There are both overtly stated business reasons and more nuanced undercurrents behind the decision. Officially, Diageo has cited that sports franchise ownership is “non-core” to its alcohol and beverages business. The company, already facing challenges in its global core business, aims to streamline its portfolio and focus on its strategic, revenue-generating sectors.

However, there are multiple underlying factors as well. United Spirits is fundamentally an alcohol-selling company. In India, regulations around alcohol branding in sports are complex, often forcing companies to adopt surrogate advertising or maintain a delicate balancing act to protect brand reputations in family-oriented entertainment like cricket.

Also,the tragic stampede that occurred during RCB’s victory parade outside the M Chinnaswamy Stadium in Bengaluru in 2025 is also being seen as one of the possible reasons. This disaster triggered widespread criticism over safety arrangements, event management, and the company’s crisis response.

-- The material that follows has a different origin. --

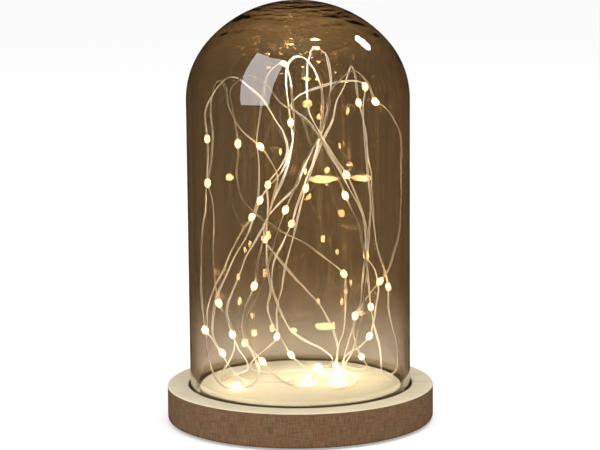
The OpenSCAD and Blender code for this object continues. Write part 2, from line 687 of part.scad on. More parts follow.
module switch_body() {
  free = 0.3;
  color([0.7, 0.7, 0.72])
    translate([board_x, switch_y, switch_z])
      difference() {
        translate([-switch_w / 2, -switch_l / 2, 0])
          cube([switch_w, switch_l, switch_h]);
        translate([-slider_w / 2 - 0.15, -(switch_travel + slider_l) / 2 - free, switch_wall])
          cube([slider_w + 0.3, switch_travel + slider_l + 2 * free, slider_h + 0.3]);
        translate([-knob_w / 2 - 0.15, -(switch_travel + knob_l) / 2 - free, -1])
          cube([knob_w + 0.3, switch_travel + knob_l + 2 * free, 1 + switch_wall + e]);
      }
}

// Knob of the slide switch, drawn in its on position
module switch_knob() {
  tip_z = box_z + 0.2;
  color([0.93, 0.93, 0.9])
    translate([board_x, switch_y - switch_travel / 2, 0]) {
      translate([-slider_w / 2, -slider_l / 2, switch_z + switch_wall + 0.15])
        cube([slider_w, slider_l, slider_h]);
      translate([-knob_w / 2, -knob_l / 2, tip_z])
        cube([knob_w, knob_l, switch_z + switch_wall + 0.2 - tip_z]);
    }
}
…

Such incidents carry significant reputational risks, especially for a consumer brand. The negative publicity, given the magnitude of the incident and the team’s close association with United Spirits and Diageo, could diminish returns from the association and erode brand value.

In international business,Diageo and USL have been under pressure to improve capitalisation, reduce non-essential investments, and adapt to evolving business norms. As part of a broader strategic review, non-core assets like sports franchises become logical divestment candidates.

Market timing is also a very key aspect to notice here.RCB, after years of waiting, finally secured its first IPL trophy in 2025. The timing, therefore, provides a prime opportunity to sell the asset at a market value high, immediately after the franchise’s most significant achievement.

It is important to add that the sale process is likely to stretch beyond the 2026 season and will thus not impact RCB’s planning for the impending WPL & IPL seasons.